Jordan's bill would also cap federal funding for housing assistance programs. In his view, the new requirements would only be fair to Americans who do not need welfare.
"The first category that Americans are so frustrated with are able-bodied adults without dependents," Jordan told the Washington Examiner. "For goodness' sake: You've got to do something. You can't just get help from the taxpayer and not have to do something."
The bill would allow parents whose families rely on SNAP and TANF benefits to work split the 100-hour work requirement. Families with infant children would be exempt entirely.
"It's a tough-love way to get them to a better position in life," Jordan asserted. "What you find is, when work requirements are imposed, that people either go get the skill set they need or they're doing some volunteer work or they're doing some job training -- they're helping themselves, bettering themselves."
The Ohio lawmaker urged the GOP leadership to "Put welfare reform on the tax bill... You have to move people from welfare to work, or you're not going to be able to get to a 3 percent growth rate."
The House Ways and Means Committee chairman, Republican Rep. Kevin Brady of Texas, has expressed an openness to the Freedom Caucus' suggestion.
"We're look at that," Brady told The Washington Times. "I get the argument that we need a workforce ready for a much stronger economy."

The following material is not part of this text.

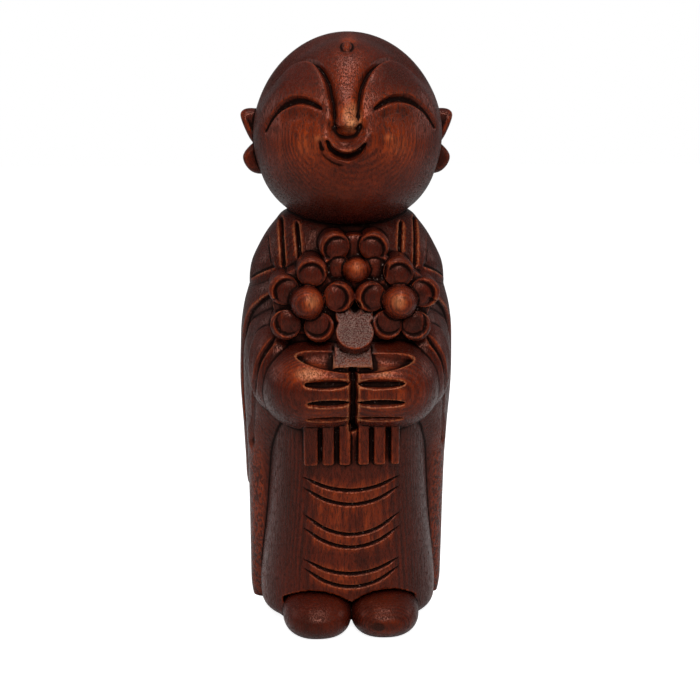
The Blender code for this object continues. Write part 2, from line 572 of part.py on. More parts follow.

Not everyone agrees that welfare work requirements would translate to a more robust workforce.
"Getting people into the labor system quickly doesn't necessarily have long-term benefits," researcher LaDonna Pavetti of the liberal Center on Budget and Policy Priorities told The Atlantic, noting that welfare recipients in need of work fast typically resort to low-paying and part-time employment for short-term durations.
The House Minority Leader, Democratic Rep. Nancy Pelosi of California, blasted Jordan's proposal through spokeswoman Caroline Behringer.
"So they want to take food away from children and support from families in need so they can give bigger tax cuts to their wealthy friends," Behringer said of the House Freedom Caucus. "Yeah, that's not going to fly with the American people."